The device is a pair of FGTs in HA and the polling is made pointing to the loopback address of the HA. It has multiple vdoms configured, and this specific service is the only one having that issue so far… have not find a pattern yet, it have happened maybe three times among the last two months. I checked the syslogs from the FGTs and there was nothing unusual, no events were found related to a fail-over or something. We thought it could be because the polling was pointing to the HA interface and maybe the counters could get messed up if there was a fail-over but I also got other services getting info from the same interface and have not had that issue, also there was no fail-over by the time the data was collected or even the whole day.

Hi,

We have completed a debug of the ‘poll-billing.php’. It has been found incorrect data received through the SNMP polling but also a case not considered in the code which leads to write the wrong data in the DB.

The device being polled is a Fortigate 1000C which has multiple links and normally 2 (Virtual Links) are presenting this problem. There is also an Observium box doing the polling and it does consider this scenario, no wrong values are found in that box. Also, there is no an easy way to check this on the FGT, it could be easier and quicker to consider this case in the code?

We have found though there is a case where the ‘polling-billing.php’ does not consider and perhaps assumes a counter wrapped. Anyhow, I wonder if there is somebody with expertise on this billing module which could assist us to review this scenario.

For reference, this is a record of the variables states during 6 polling cycles. It can be seen the wrong value received in polling 3 but actually reflected in the DB on the next polling.

1.Wrong data is received in $port_data['in_measurement'] and $port_data[‘out_measurement’]
2.This case matches the third conditional (Line 76 - source code).The Delta, in this case is not calculated and instead it is used the previous values $port_data['in_delta'] = $port_data['last_in_delta'];
3.DB is updated → Counters from bill_port_counters are updated with the wrong in_counter.
4. On the next cycle a legit value is received and matches second conditional (Line 74 - source code).
5. It uses the previous value (Which is wrong) to calculate the delta → There is where the crazy value is written in the DB.

I believe this case could be added in some way in the code to avoid the DB update with the wrong value.

Would it be possible to review this case?.Your assistance is much appreciated.

Hi Guys, I would like to hear thoughts on this outcome if possible.

After digging in the source code, it was found the follow scenarios:

Scenarios encountered (No1 resolved - 2 and 3 to discuss)

  1. If both SNMP polling queries fail (64/32) value returned is nor numeric --> is assumed as 0 --> this is overcome on the first calculation but the value is stored as a legit counter.

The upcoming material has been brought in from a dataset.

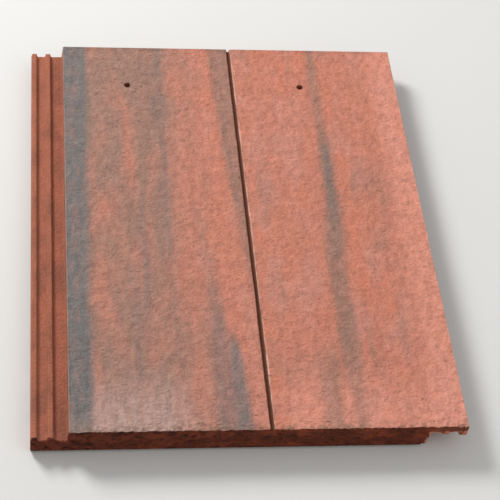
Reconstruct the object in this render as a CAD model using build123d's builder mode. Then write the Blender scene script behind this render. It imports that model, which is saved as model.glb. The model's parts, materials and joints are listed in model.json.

The problem arises on the next calculation where the delta will be calculated against the 0 value… high delta as result.
    Solution:
    If both queries failed (64b and 32b) the value returned is FALSE. In this case conditional needs to be created in poll-billing.php to evaluate this condition and avoid DB update on ‘bill_port_counters’ table.

2.SNMP function used getValue() and snmp_get() uses RFC-2665 starting querying for 64counter and querying 32bit if the 64 fails --> Case No1 --> this is a problem when the current counter is over 2^32 (max counter value), in this case the counter (32bit) returned is not relevant…calculation would then give a big Delta.
Comment:
Dependent on 3 to add conditional and determine which query to use. --> In our case we use 64b counters only, we commented 32b query for the time being (function getValue())? --> Added a debug in this scenario to query the 64b again and try to capture the error returned by the snmp query --> No success.

3.Poll-billing.php --> Delta calculation does not discriminate if value obtained from counter was 32 or 64 --> this is a problem when the previous counter value (variable retained in the DB is over 2^32), in this case the counter (32bit) returned is not relevant…calculation would then give a big Delta.
Comment:
Modify getValue() function to receive port counter (64 or 32) and poll that one only. However, there is not seem to be currently a value on the tables that flag this case. This could be taken when the adding process is completed maybe?